RAK welcomes engagement

RAK shares the goal of a fair and progressive tax system and of protecting low-income Kenyans from regressive measures. We simply submit that the REIT provisions are not the culprit — and that, on the evidence, they expand the tax base while widening access to wealth.

The Association stands ready to engage constructively with the Institute of Public Finance, the Kenya Human Rights Commission, the National Treasury and the Departmental Committee on Finance and National Planning, and to share data and modelling demonstrating the full-cycle fiscal contribution of the REIT sector.

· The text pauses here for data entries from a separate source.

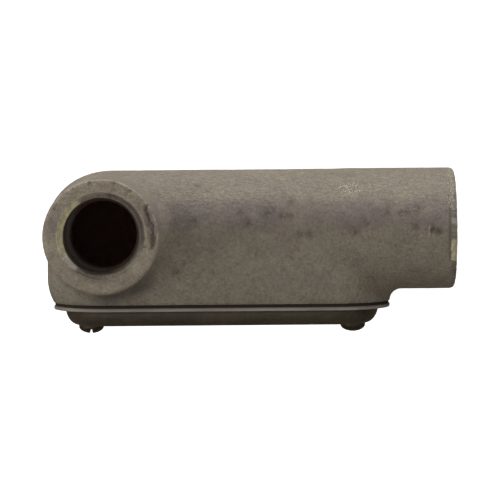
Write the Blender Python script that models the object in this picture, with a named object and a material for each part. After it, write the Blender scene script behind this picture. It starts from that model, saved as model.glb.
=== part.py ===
"""Threaded conduit body with a side hub: cast body, gasket, domed cover and two slotted cover screws.

Every piece is built round the crossing of the two hub axes. +X runs along the run hub, +Z along the side hub,
and the cover closes the -Y side. The empty at the end lays the part on its flat side with +Z up.
"""

import math

import bmesh
import bpy
from mathutils import Matrix, Vector

MM = 0.001

# Trough of the casting
BODY_RADIUS = 18.95 * MM  # round back, and half the width of the trough
COVER_FACE_DROP = 22.5 * MM  # from the hub axes down to the machined cover face
COVER_LENGTH = 106.0 * MM
COVER_WIDTH = 34.0 * MM
CLOSED_END_SHIFT = 0.12 * MM  # from the side hub's axis to the centre of the closed end's half round
TUCK_HEIGHT = 7.5 * MM  # height above the cover face over which the walls curve in
END_ROUND_START = 1.6 * MM  # where the straight back gives way to the rounded closed end
END_ROUND_HEIGHT = 17.5 * MM
WALL = 3.0 * MM
RIM_WIDTH = 3.75 * MM  # width of the cover face round the opening

# Hubs
RUN_HUB_FACE = 109.6 * MM  # from the side hub's axis
RUN_HUB_RADIUS = 19.1 * MM
RUN_HUB_EDGE = 1.1 * MM
RUN_HUB_BLEND = 6.0 * MM  # length over which the hub rises out of the trough's round back
RUN_HUB_ROOT_FILLET = 3.0 * MM
SIDE_HUB_FACE = 34.5 * MM  # from the run's axis
SIDE_HUB_RADIUS = 17.9 * MM
SIDE_HUB_EDGE = 0.8 * MM
SIDE_HUB_DRAFT = 0.012
SIDE_HUB_ROOT_FILLET = 5.0 * MM
SIDE_HUB_SHIFT_X = -0.4 * MM  # core shift: the boss stands a little off its own thread
SIDE_HUB_SHIFT_Y = -0.2 * MM

# Taper-threaded bore of each hub, at the thread's major radius, and its smooth integral bushing
THREAD_MOUTH_RADIUS = 13.3 * MM
THREAD_TAPER = 1 / 32  # fall of the radius along the thread
THREAD_DEPTH = 11.5 * MM
MOUTH_CHAMFER = 0.7 * MM
THROAT_RADIUS = 10.3 * MM
THROAT_LIP = 1.7 * MM
SHOULDER_STEP = 1.0 * MM

# Screw lugs inside the two ends of the opening
SCREW_INSET = 11.7 * MM  # from the tip of the cover to the screw
LUG_RADIUS = 4.6 * MM
LUG_HEIGHT = 9.5 * MM
TAPPED_HOLE_DEPTH = 7.2 * MM

# Gasket and cover
SEAT_GAP = 0.2 * MM  # clearance between faces that touch
GASKET_THICKNESS = 0.5 * MM
GASKET_INSET = 0.35 * MM
SHEET = 1.2 * MM  # thickness of the pressed cover
FLANGE_EDGE = 0.35 * MM
FLANGE_LEDGE = 3.6 * MM  # flat of the flange outside the dome
DOME_HEIGHT = 5.0 * MM
DOME_SHOULDER_RUN = 4.2 * MM
DOME_SHOULDER_RISE = 6.0 * MM
DOME_FOOT = 0.5 * MM  # concave fillet between flange and dome

# Round-head screws
SCREW_RADIUS = 2.08 * MM
SCREW_LENGTH = 12.7 * MM
SCREW_TIP_CHAMFER = 0.6 * MM
SCREW_CLEARANCE = 0.3 * MM  # round the shank, in the cover, the gasket and the lug
HEAD_RADIUS = 3.92 * MM
HEAD_HEIGHT = 2.6 * MM
HEAD_RIM = 0.45 * MM
SLOT_WIDTH = 1.15 * MM
SLOT_DEPTH = 1.4 * MM
LEFT_SLOT_TURN = math.radians(4)  # from the side hub's direction
RIGHT_SLOT_TURN = math.radians(76)

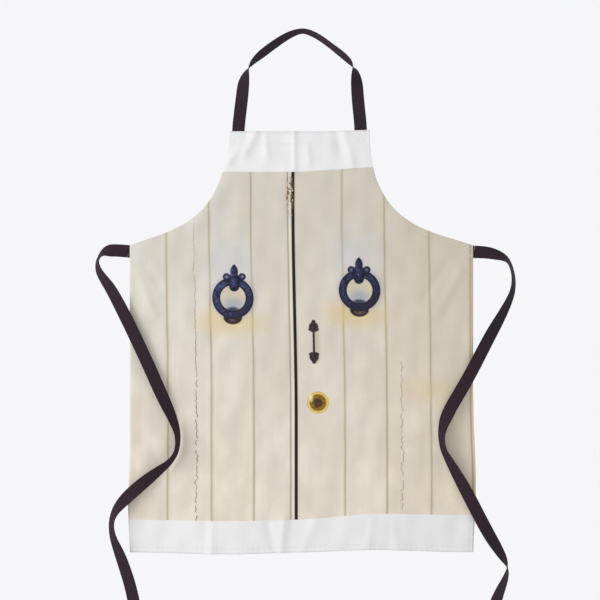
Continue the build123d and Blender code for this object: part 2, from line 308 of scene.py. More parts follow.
def knocker(tree, colour, place, x, z, ring, finial, shine):
    """A cast iron ring knocker with a plain three-lobed finial: ring centre and finial tip in mm."""
    rx, rz = ring
    fx, fz = finial
    cast = speckle(tree, 8.0, detail=5.0)
    pits = speckle(tree, 3.5)
    glow, _ = oval(tree, x, z, (rx - 3, rz + 50), (34, 46), 0.95)
    colour = paint(tree, colour, glow, "#c6cad6", 0.5)
    stain, _ = oval(tree, x, z, (rx - 22, rz - 41), (36, 20), 0.95)
    colour = paint(tree, colour, stain, "#dcbf7c", 0.55)
    stain, _ = oval(tree, x, z, (rx + 20, rz - 45), (30, 18), 0.95)
    colour = paint(tree, colour, stain, "#dcc690", 0.5)
    edge_shade, _ = oval(tree, x, z, (rx + 2, rz), (42, 42), 0.14)
    colour = paint(tree, colour, edge_shade, "#a9a5ad", 0.45)
    inside, _ = oval(tree, x, z, (rx - 1, rz), (26, 26), 0.2)
    colour = paint(tree, colour, inside, "#cdc4aa", 0.9)
    sheen, _ = oval(tree, x, z, (rx, rz - 13), (18, 12), 0.7)
    colour = paint(tree, colour, sheen, "#93a4b8", 0.7)
    shade, _ = oval(tree, x, z, (rx - 1, rz - 21), (11, 5), 0.4)
    colour = paint(tree, colour, shade, "#1b2c4c", 0.9)
    # striker plate under the ring, its paint worn
    plate, _ = oval(tree, x, z, (rx - 1, rz - 35), (17, 12.5), 0.09)
    colour = paint(tree, colour, plate, "#221a20")
    worn, _ = oval(tree, x, z, (rx - 1, rz - 36), (12, 7.5), 0.5)
    colour = paint(tree, colour, both(tree, worn, add(tree, "MapRange", cast, 0.42, 0.6)), "#7a655c", 0.6)
    # cold light from the upper left, patchy over the rough castings, and rust away from it
    toward = add(tree, "VectorMath", place, (-0.6, 0.0, 0.8), out=1, operation="DOT_PRODUCT")
    from_middle = add(tree, "Math", toward, 0.6 * rx - 0.8 * rz, operation="ADD")
    facing = add(tree, "MapRange", from_middle, -34.0, 34.0, 0.25, 1.0)
    patches = add(tree, "MapRange", cast, 0.38, 0.64, 0.1, 1.0)
    lit = both(tree, facing, patches)
    fine = both(tree, lit, add(tree, "MapRange", pits, 0.5, 0.7))
    rust = both(tree, fade(tree, cast, 0.4, 0.5), fade(tree, from_middle, -26.0, -4.0))
    # the ring first, then the shank, collar, spear and side lobes in front of it
    _, far = oval(tree, x, z, (rx, rz), (1, 1))
    off_middle = add(tree, "Math", far, -RING_RADIUS, operation="ADD")
    off_middle = add(tree, "Math", off_middle, operation="ABSOLUTE")
    lobes = [(fx - 14.0, fz - 23), (fx + 14.0, fz - 23)]
    mount = either(
        tree,
        bar(tree, place, (fx - 0.5, rz + 21), (fx - 0.5, rz + 36), 9.4),
        bar(tree, place, (fx - 10, fz - 30), (fx + 10, fz - 30), 4.4),
        both(tree, *[oval(tree, x, z, (fx + s, fz - 14), (17, 17), 0.06)[0] for s in (-10, 10)]),
        *[oval(tree, x, z, lobe, (6.8, 6.6), 0.12)[0] for lobe in lobes],
    )
    mount_heart = either(
        tree,
        bar(tree, place, (fx - 2, rz + 24), (fx - 2, fz - 12), 4.6, 4.2),
        *[oval(tree, x, z, lobe, (4.6, 4.4), 0.5)[0] for lobe in lobes],
    )
    for shape, heart in (
        (fade(tree, off_middle, RING_HALF, RING_HALF + 1.3), fade(tree, off_middle, 2.0, 7.0)),
        (mount, mount_heart),
    ):
        colour = paint(tree, colour, shape, "#13162a")
        colour = paint(tree, colour, both(tree, heart, lit), "#464c84", shine)
        colour = paint(tree, colour, both(tree, heart, fine), "#9499c4", 0.75 * shine)
        colour = paint(tree, colour, both(tree, shape, rust), "#3a2c2c", 0.7)
    for side in (-1, 1):
        eye, _ = oval(tree, x, z, (fx + side * 14.0, fz - 23), (2.2, 2.0), 0.5)
        colour = paint(tree, colour, eye, "#8d8f9c", 0.7 * shine)
    return colour


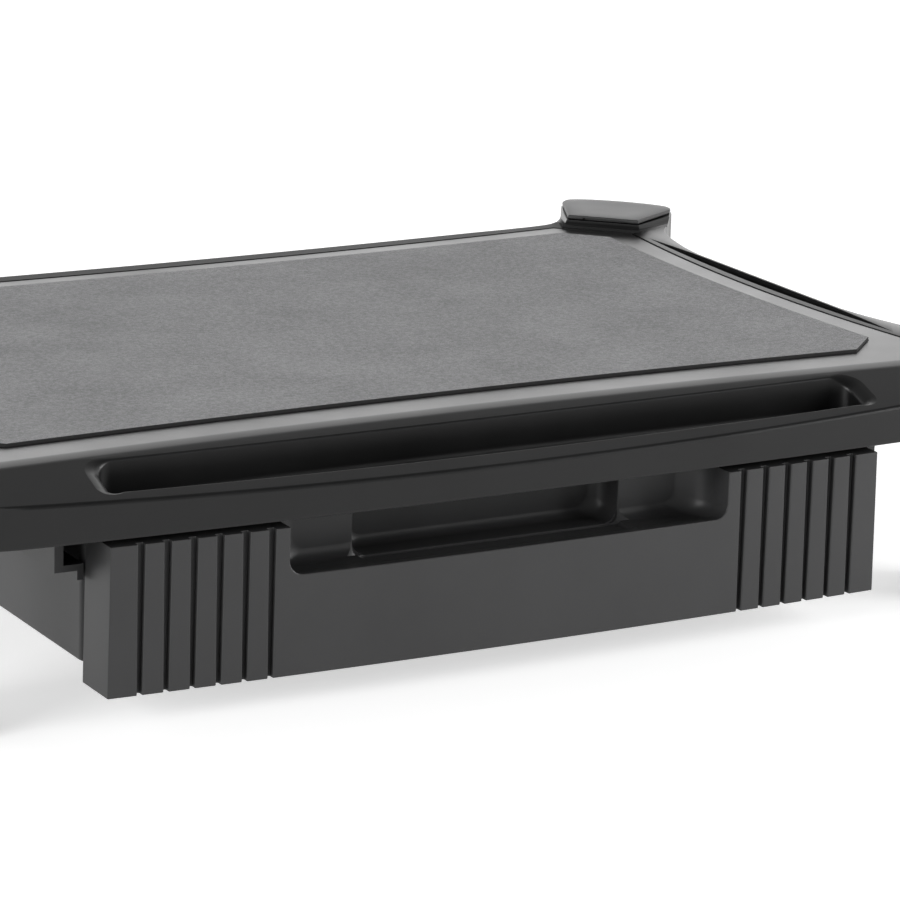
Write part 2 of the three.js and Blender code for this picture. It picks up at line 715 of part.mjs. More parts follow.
// ---- Screws --------------------------------------------------------------------------
// A pan-head screw pointing up, with its head's upper face at the origin.
function screwGeometry({ shank, head, headHeight, length }) {
  const profile = [
    point(0, -headHeight), point(head * 0.7, -headHeight), point(head, -headHeight * 0.45),
    point(head, 0), point(shank, 0), point(shank, length - shank), point(0, length),
  ];
  return new THREE.LatheGeometry(profile, 12).rotateX(Math.PI / 2);
}

// ---- Assembly ------------------------------------------------------------------------
const cornerSigns = [[-1, -1], [1, -1], [-1, 1], [1, 1]];
const sideName = (side) => (side < 0 ? 'left' : 'right');
const endName = (end) => (end < 0 ? 'front' : 'rear');
const numbered = (name, index) => `${name}_${index + 1}`;

const plastic = (color, roughness) => (
  () => new THREE.MeshStandardMaterial({ color, roughness, metalness: 0 })
);
const deckPlastic = plastic('#3a3b3d', 0.55);
const drawerPlastic = plastic('#424345', 0.6);
const railPlastic = plastic('#2c2d2f', 0.6);
const legPlastic = plastic('#2f3032', 0.6);
const padRubber = plastic('#4a4b4d', 0.9);
const footRubber = plastic('#1b1b1c', 0.9);
const screwSteel = () => (
  new THREE.MeshStandardMaterial({ color: '#9a9c9e', roughness: 0.35, metalness: 0.9 })
);

function geometryOf(body) {
  const { numProp, vertProperties, triVerts } = body.getMesh();
  const geometry = new THREE.BufferGeometry();
  geometry.setAttribute('position', new THREE.BufferAttribute(vertProperties, numProp));
  geometry.setIndex(new THREE.BufferAttribute(triVerts, 1));
  geometry.computeVertexNormals();
  return geometry;
}

function named(name, shape, material) {
  const geometry = shape instanceof THREE.BufferGeometry ? shape : geometryOf(shape);
  const mesh = new THREE.Mesh(geometry, material());
  mesh.name = name;
  return mesh;
}

function platformGroup() {
  const platform = new THREE.Group();
  platform.add(named('deck_shell', buildDeck(), deckPlastic));
  platform.add(named('grip_pad', buildGripPad(), padRubber));
  for (const side of [-1, 1]) {
    const cap = named(`tower_cap_${sideName(side)}`, buildCap(side), deckPlastic);
    cap.position.set(side * columnX, columnY, 0);
    platform.add(cap);
    platform.add(named(`drawer_rail_${sideName(side)}`, buildRail(side), railPlastic));
  }
  railScrewPlaces().forEach((place, i) => {
    const screw = named(numbered('rail_screw', i), screwGeometry(deckScrew), screwSteel);
    screw.position.set(place.x, place.y, screwSeatZ);
    platform.add(screw);
  });
  return platform;
}

function drawerGroup() {
  const drawer = new THREE.Group();
  drawer.add(named('drawer_front', buildDrawerFront(), drawerPlastic));
  drawer.add(named('drawer_tub', buildDrawerTub(), drawerPlastic));
  panelScrewX.forEach((x, i) => {
    const screw = named(numbered('front_screw', i), screwGeometry(panelScrew), screwSteel);
    screw.position.set(x, tubFrontY + tubWall + gap, panelScrewZ);
    screw.rotation.x = Math.PI / 2;
    drawer.add(screw);
  });
  return drawer;
}

function legsGroup() {
  const legs = new THREE.Group();
  for (const [side, end] of cornerSigns) {
    const corner = new THREE.Group();
    const place = `${endName(end)}_${sideName(side)}`;
    corner.add(named(`leg_sleeve_${place}`, buildSleeve(side, end), legPlastic));
    corner.add(named(`leg_${place}`, buildLeg(side, end), legPlastic));
    corner.add(named(`foot_pad_${place}`, buildFootPad(side, end), footRubber));
    corner.position.set(side * columnX, end * columnY, 0);
    legs.add(corner);
  }
  sleeveScrewPlaces().forEach((place, i) => {
    const screw = named(numbered('sleeve_screw', i), screwGeometry(deckScrew), screwSteel);
    screw.position.set(place.x, place.y, screwSeatZ);
    legs.add(screw);
  });
  return legs;
}

const stand = new THREE.Group();
stand.add(platformGroup(), drawerGroup(), legsGroup());

// The origin is the bottom centre of the whole stand.
const bounds = new THREE.Box3().setFromObject(stand);
const centre = bounds.getCenter(new THREE.Vector3());
stand.position.set(-centre.x, -centre.y, -bounds.min.z);

export default stand;
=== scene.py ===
"""Looks of a moulded monitor riser: a deck with a grip pad and a pen tray, a ribbed drawer and corner legs.

Shapes are worked out in millimetres and scaled to metres as each piece is finished.
"""
from math import cos, pi, radians, sin, sqrt, tan

import bmesh
import bpy
from mathutils import Matrix, Vector


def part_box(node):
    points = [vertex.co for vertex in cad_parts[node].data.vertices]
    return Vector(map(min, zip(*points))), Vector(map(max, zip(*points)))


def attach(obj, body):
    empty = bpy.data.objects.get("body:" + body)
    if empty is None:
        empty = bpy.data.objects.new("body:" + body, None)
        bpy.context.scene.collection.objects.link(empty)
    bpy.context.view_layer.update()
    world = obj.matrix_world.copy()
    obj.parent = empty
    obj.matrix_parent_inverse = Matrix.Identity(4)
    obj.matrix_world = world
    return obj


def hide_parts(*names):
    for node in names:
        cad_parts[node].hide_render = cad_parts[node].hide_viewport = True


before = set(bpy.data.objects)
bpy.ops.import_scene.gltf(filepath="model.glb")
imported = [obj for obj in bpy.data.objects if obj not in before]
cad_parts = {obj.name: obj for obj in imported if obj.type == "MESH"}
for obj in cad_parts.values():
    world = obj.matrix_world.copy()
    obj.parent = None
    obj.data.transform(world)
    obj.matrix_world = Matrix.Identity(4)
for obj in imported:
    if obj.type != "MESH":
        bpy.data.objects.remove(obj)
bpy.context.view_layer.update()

MM = 0.001


def span(node):
    """A CAD node's lowest and highest corners, in millimetres."""
    low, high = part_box(node)
    return low / MM, high / MM


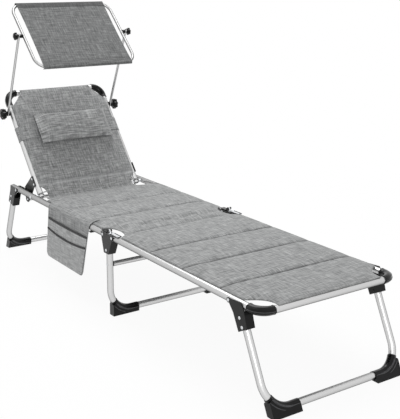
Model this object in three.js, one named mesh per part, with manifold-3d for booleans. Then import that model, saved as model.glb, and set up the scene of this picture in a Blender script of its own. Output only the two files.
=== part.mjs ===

"There is no quarrel between us and the goal of progressive taxation — we support it. But a deferral is not a giveaway, and a conduit is not a shelter. The REIT measures in the Finance Bill 2026 do not let the wealthy escape tax; they let ordinary savers in, and they cause the Treasury to collect more tax, not less, all the way down the development chain." — [Name], Chairman, REITs Association of Kenya

About the REITs Association of Kenya

The REITs Association of Kenya (RAK) is the industry body representing REIT promoters, managers, trustees, professional advisers and investors in Kenya's real estate investment trust sector. RAK works to deepen Kenya's capital markets, broaden access to real-estate investment, and support the financing of housing and commercial development for the benefit of all Kenyans.